REQUIREMENTS: Report the number of lines where the string "part" occurs, and write nothing else.

○ ○ ○

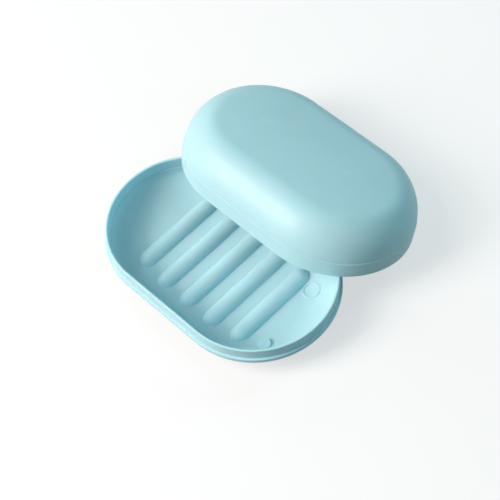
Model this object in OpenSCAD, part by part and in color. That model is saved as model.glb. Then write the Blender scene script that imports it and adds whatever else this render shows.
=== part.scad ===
// Travel soap box: an obround dish with cross ribs, and a domed lid that lifts off.
// The lid is drawn taken off. It is set back, with its near edge leaning on the dish's rim
// and its far edge on the table.
// +X runs along the box, +Y points from the dish to the lid, and +Z is up. The origin is on
// the table, in the middle of the ground that the two pieces cover.

/* [Box] */
// Length of the closed box
length = 110; // [98:1:124]
// Width of the closed box, and the diameter of its round ends
width = 70; // [64:1:78]
// Clearance all round between the lid's skirt and the dish's lip
fit_gap = 0.15; // [0.1:0.05:0.3]
// Clearance between the top of the lip and the step inside the closed lid
top_gap = 0.3; // [0.2:0.1:0.6]

/* [Dish] */
// Height of the rim above the table
rim_h = 17; // [15.5:0.5:20]
// Thickness of the curved wall and of the floor
dish_wall = 1.5; // [1.2:0.1:1.8]
// Height of the lip above the ledge that the lid sits on
lip_h = 5.5; // [4:0.25:6]
// Thickness of the lip
lip_wall = 1; // [0.8:0.05:1.1]
// Rounding of the lip's two upper edges
rim_round = 0.35; // [0.2:0.05:0.4]
// Height of the upright band under the ledge
band_h = 2.1; // [1.6:0.1:3]
// Rounding of the band's two outer edges
band_round = 0.25; // [0.1:0.05:0.4]
// How far the lip's inner face runs below the ledge, down to the small step in the wall
inner_drop = 0.3; // [0.1:0.1:1]
// How far the wall steps inwards below the lip
inner_step = 0.3; // [0.1:0.05:0.5]
// Reach of the curved wall, from its top inwards to the flat floor
curve_w = 15; // [13:0.5:16.5]

/* [Foot] */
// Height of the foot ring under the floor
foot_h = 0.8; // [0.5:0.1:1.2]
// Width of the foot ring
foot_w = 1.5; // [1:0.1:2]
// How far the foot ring lies inside the edge of the flat floor
foot_inset = 0.3; // [0.2:0.1:1]

/* [Ribs] */
// Number of ribs
rib_count = 5; // [3:1:6]
// Distance from rib to rib
rib_pitch = 13.5; // [10:0.1:14]
// Width of a rib at the floor
rib_w = 7.8; // [5.5:0.1:8.4]
// Height of a rib above the floor
rib_h = 3.2; // [2.8:0.1:4]
// Length of the rounded nose at each end of a rib
rib_nose = 6; // [5:0.5:9]
// Distance from the tip of a rib to the inside of the lip
rib_margin = 7.4; // [5:0.2:9]
// Distance from the end of the groove under a rib to the rib's own tip
groove_margin = 6; // [5:0.5:9]

/* [Marks] */
// Diameter of the low round pad beside the last rib
pad_d = 5.2; // [4:0.2:8]
// Height of the pad's top above the floor
pad_h = 2; // [1.5:0.1:3]
// Distance of the pad's middle from the middle of the round end
pad_reach = 23.7; // [18:0.1:25]
// Direction of the pad, below the long axis
pad_angle = 39.4; // [35:0.1:60]
// Diameter of the plain witness ring on the floor
mark_d = 7.4; // [5:0.2:8]
// Width of the witness ring
mark_w = 0.6; // [0.5:0.1:1]
// Height of the witness ring above the floor
mark_h = 0.25; // [0.1:0.05:0.3]
// Distance of the witness ring's middle from the middle of the round end
mark_reach = 21.9; // [16:0.1:23]
// Direction of the witness ring, above the long axis
mark_angle = 46.8; // [35:0.1:60]

/* [Lid] */
// Height of the lid
lid_h = 24.6; // [20:0.2:30]
// Thickness of the lid's dome
lid_wall = 1.3; // [1:0.1:1.6]
// Thickness of the skirt's lower edge, which goes round the lip
skirt_edge = 0.8; // [0.6:0.05:1]
// Height of the upright skirt
skirt_h = 7; // [6.5:0.1:9]
// How far the dome is set in above the skirt
skirt_step = 0.25; // [0.1:0.05:0.4]
// Rounding of the skirt's outer edges
skirt_round = 0.3; // [0.1:0.05:0.4]
// Width of the rounded shoulder, from the skirt to the flat crown
shoulder_w = 13; // [10:0.5:15]
// Rise of the crown from the shoulder to the middle of the lid
crown_rise = 1; // [0.6:0.1:1.5]

/* [Lid at rest] */
// How far back the lid lies, from the middle of the dish to the middle of the lid
lid_back = 45; // [41:0.5:52]
// Gap left between the leaning lid and the rim
rest_gap = 0.3; // [0.2:0.05:0.4]

/* [Hidden] */
$fn = 96;
crown_fn = 720;
over = 1;
aqua = "#a6dce2";
aqua_lid = "#a9dfe5";

// Outline: two half circles, with a straight length between their middles
end_r = width / 2;
end_x = (length - width) / 2;

// Dish, in heights above the table and in distances from the outline's middle line
skirt_in_r = end_r - skirt_edge;
lip_out_r = skirt_in_r - fit_gap;
lip_in_r = lip_out_r - lip_wall;
wall_r = lip_in_r - inner_step;
ledge_z = rim_h - lip_h;
step_z = ledge_z - inner_drop;
floor_z = foot_h + dish_wall;
floor_r = wall_r - curve_w;
foot_r = floor_r - foot_inset;

// The curved wall is two arcs that meet at this slope: a wide one from the floor and a
// tight one up to the wall's top
bend = 45;
curve_h = step_z - floor_z;
bend_det = sin(bend) * cos(bend) - (1 - sin(bend)) * (1 - cos(bend));
wide_r = (curve_w * cos(bend) - curve_h * (1 - sin(bend))) / bend_det;
tight_r = (curve_h * sin(bend) - curve_w * (1 - cos(bend))) / bend_det;
wide_mid = [floor_r, floor_z + wide_r];
tight_mid = [wall_r - tight_r, step_z];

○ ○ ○

WRITTEN SOLUTION: 2